+++ Source data

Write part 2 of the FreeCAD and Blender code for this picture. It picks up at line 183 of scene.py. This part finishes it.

++++++
+++ Source data

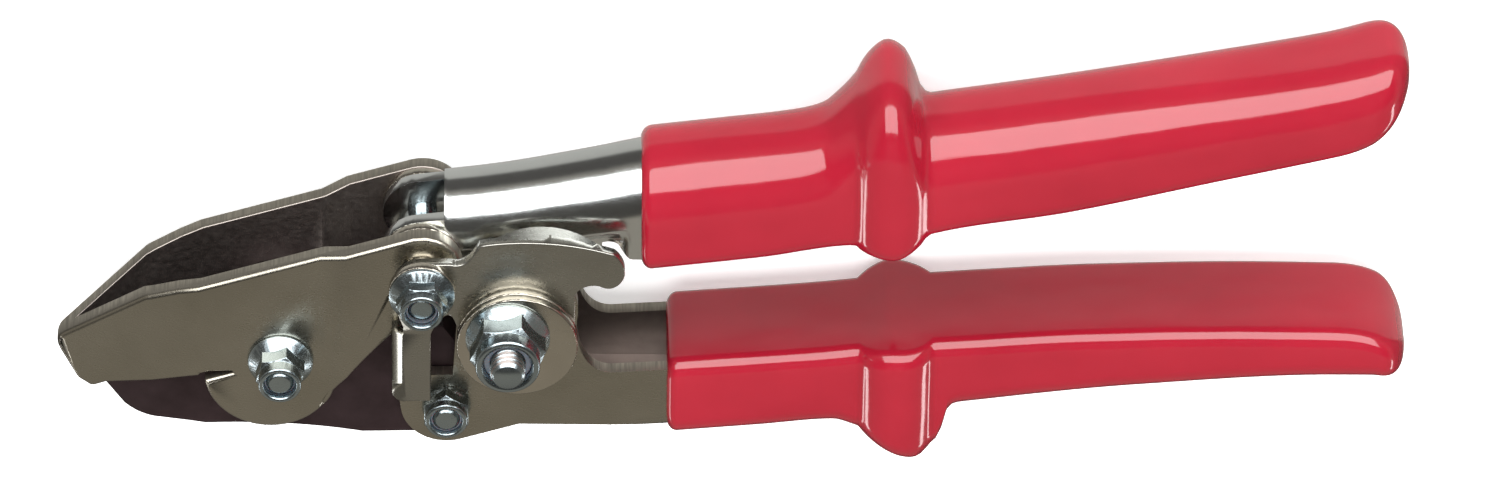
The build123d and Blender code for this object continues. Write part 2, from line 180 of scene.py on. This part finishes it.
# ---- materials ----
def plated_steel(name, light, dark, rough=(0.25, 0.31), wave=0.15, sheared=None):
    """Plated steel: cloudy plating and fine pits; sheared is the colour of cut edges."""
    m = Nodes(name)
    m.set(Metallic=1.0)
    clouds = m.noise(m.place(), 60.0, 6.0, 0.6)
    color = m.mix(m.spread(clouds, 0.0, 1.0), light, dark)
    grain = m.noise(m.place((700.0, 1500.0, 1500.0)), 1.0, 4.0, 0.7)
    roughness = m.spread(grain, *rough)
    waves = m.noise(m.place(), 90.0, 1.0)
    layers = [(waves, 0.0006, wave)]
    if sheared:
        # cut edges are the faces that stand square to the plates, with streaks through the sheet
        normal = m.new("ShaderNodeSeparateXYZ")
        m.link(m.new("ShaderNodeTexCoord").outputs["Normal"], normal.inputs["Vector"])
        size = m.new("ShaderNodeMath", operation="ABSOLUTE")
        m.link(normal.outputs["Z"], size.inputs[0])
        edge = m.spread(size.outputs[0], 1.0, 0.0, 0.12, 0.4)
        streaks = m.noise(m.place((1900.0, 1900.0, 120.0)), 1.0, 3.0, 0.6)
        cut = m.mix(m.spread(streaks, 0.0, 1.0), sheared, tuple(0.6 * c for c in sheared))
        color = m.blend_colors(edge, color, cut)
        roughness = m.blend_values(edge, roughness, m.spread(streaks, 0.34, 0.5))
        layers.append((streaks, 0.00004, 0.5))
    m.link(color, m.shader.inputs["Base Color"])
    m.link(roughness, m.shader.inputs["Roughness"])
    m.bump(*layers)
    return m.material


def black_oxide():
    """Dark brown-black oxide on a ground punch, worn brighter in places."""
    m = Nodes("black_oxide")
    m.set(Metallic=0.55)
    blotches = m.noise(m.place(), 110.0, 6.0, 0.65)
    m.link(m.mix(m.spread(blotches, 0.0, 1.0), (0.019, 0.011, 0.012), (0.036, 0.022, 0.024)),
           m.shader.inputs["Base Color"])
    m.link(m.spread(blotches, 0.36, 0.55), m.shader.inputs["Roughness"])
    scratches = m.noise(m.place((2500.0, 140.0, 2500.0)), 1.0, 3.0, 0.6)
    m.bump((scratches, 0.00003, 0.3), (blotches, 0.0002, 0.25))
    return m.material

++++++
+++ Source data

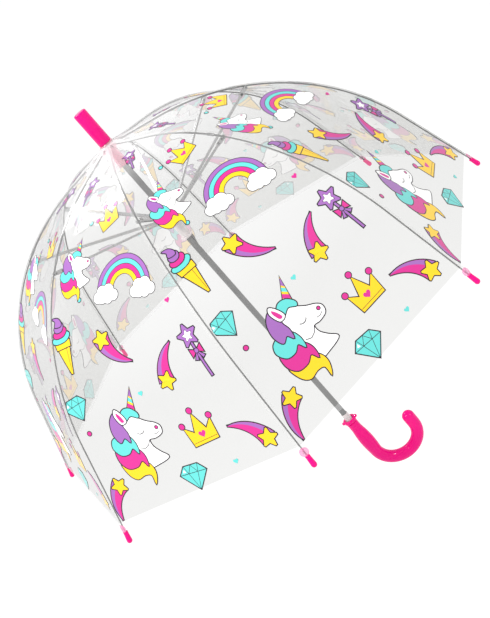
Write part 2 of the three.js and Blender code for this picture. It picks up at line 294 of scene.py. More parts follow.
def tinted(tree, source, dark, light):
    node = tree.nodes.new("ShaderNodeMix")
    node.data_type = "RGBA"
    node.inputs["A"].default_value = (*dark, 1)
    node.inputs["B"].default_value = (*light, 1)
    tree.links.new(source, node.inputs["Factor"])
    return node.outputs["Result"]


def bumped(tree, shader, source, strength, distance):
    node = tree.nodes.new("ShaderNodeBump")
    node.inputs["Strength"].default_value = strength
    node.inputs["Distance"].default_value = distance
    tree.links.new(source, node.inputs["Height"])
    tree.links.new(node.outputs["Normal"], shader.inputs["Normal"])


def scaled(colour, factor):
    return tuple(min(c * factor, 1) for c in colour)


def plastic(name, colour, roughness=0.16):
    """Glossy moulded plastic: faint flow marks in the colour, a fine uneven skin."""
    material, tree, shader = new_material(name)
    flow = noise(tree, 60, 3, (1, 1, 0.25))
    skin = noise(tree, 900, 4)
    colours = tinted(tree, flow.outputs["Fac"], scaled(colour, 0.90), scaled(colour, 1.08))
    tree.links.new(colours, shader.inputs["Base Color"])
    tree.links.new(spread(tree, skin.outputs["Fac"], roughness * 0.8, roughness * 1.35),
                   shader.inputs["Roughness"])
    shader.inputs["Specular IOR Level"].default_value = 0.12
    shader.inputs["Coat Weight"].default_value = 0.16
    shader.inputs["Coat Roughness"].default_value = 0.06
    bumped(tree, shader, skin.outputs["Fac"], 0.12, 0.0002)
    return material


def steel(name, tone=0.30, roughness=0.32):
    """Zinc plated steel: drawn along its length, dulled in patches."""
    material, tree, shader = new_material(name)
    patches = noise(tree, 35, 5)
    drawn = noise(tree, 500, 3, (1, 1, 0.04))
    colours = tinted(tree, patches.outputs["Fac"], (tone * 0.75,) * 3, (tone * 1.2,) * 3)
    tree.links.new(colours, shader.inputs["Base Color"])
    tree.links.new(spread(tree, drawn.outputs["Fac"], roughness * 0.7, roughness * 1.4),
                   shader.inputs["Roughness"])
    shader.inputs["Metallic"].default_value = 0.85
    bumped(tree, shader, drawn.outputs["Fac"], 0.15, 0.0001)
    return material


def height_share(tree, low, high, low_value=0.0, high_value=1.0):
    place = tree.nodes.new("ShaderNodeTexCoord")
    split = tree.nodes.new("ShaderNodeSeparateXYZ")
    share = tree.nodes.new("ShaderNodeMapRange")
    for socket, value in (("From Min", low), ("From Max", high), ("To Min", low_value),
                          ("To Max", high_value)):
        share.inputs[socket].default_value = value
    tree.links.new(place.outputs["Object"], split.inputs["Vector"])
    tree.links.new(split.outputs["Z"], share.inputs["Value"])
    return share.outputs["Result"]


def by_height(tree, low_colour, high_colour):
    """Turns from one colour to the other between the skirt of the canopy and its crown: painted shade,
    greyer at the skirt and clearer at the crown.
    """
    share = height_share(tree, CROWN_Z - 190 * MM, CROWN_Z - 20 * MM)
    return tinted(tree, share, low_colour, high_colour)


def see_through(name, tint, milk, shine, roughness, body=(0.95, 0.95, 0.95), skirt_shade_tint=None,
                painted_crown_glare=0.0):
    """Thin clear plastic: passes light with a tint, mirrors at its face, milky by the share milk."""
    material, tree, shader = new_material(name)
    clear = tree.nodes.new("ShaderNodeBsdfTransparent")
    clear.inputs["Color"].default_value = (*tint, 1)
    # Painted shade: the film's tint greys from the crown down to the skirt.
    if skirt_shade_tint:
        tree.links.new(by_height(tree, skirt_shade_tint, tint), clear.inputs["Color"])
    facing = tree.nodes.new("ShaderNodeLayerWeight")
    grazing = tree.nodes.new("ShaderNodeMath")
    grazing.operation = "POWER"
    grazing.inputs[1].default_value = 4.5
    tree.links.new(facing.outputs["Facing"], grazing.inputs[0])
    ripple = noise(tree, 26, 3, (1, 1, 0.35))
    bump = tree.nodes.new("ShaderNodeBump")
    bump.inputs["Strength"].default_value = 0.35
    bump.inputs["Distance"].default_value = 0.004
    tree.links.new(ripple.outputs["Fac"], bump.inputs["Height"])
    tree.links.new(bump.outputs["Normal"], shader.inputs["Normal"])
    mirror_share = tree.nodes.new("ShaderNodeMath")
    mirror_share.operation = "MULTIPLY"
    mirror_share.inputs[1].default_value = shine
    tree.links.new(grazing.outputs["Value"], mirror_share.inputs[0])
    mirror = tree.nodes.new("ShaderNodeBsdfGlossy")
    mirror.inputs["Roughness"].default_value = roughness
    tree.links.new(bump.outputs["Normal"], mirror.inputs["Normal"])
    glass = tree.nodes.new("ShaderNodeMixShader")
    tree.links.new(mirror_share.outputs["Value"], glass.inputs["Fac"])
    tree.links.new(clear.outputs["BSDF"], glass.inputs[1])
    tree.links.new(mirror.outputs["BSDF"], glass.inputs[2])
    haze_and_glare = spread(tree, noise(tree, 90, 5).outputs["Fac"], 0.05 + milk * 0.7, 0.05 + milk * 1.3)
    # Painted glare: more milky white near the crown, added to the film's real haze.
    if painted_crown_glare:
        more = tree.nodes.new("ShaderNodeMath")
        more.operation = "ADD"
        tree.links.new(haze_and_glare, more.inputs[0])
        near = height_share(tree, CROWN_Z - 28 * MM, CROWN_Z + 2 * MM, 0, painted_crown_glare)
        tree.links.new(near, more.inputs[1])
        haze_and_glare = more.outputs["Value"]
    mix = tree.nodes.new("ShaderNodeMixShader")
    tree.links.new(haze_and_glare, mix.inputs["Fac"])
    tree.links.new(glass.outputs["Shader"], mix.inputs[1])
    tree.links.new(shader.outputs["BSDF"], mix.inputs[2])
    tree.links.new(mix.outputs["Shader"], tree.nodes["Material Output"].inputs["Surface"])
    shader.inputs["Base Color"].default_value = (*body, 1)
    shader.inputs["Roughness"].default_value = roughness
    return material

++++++

▸ **The problem**: Give again only the lines from the one bearing "Write part 2 of the three.js" through the one bearing "return tuple(min(c *", exactly as they stand.

▸ **Response to this task**:
Write part 2 of the three.js and Blender code for this picture. It picks up at line 294 of scene.py. More parts follow.
def tinted(tree, source, dark, light):
    node = tree.nodes.new("ShaderNodeMix")
    node.data_type = "RGBA"
    node.inputs["A"].default_value = (*dark, 1)
    node.inputs["B"].default_value = (*light, 1)
    tree.links.new(source, node.inputs["Factor"])
    return node.outputs["Result"]


def bumped(tree, shader, source, strength, distance):
    node = tree.nodes.new("ShaderNodeBump")
    node.inputs["Strength"].default_value = strength
    node.inputs["Distance"].default_value = distance
    tree.links.new(source, node.inputs["Height"])
    tree.links.new(node.outputs["Normal"], shader.inputs["Normal"])


def scaled(colour, factor):
    return tuple(min(c * factor, 1) for c in colour)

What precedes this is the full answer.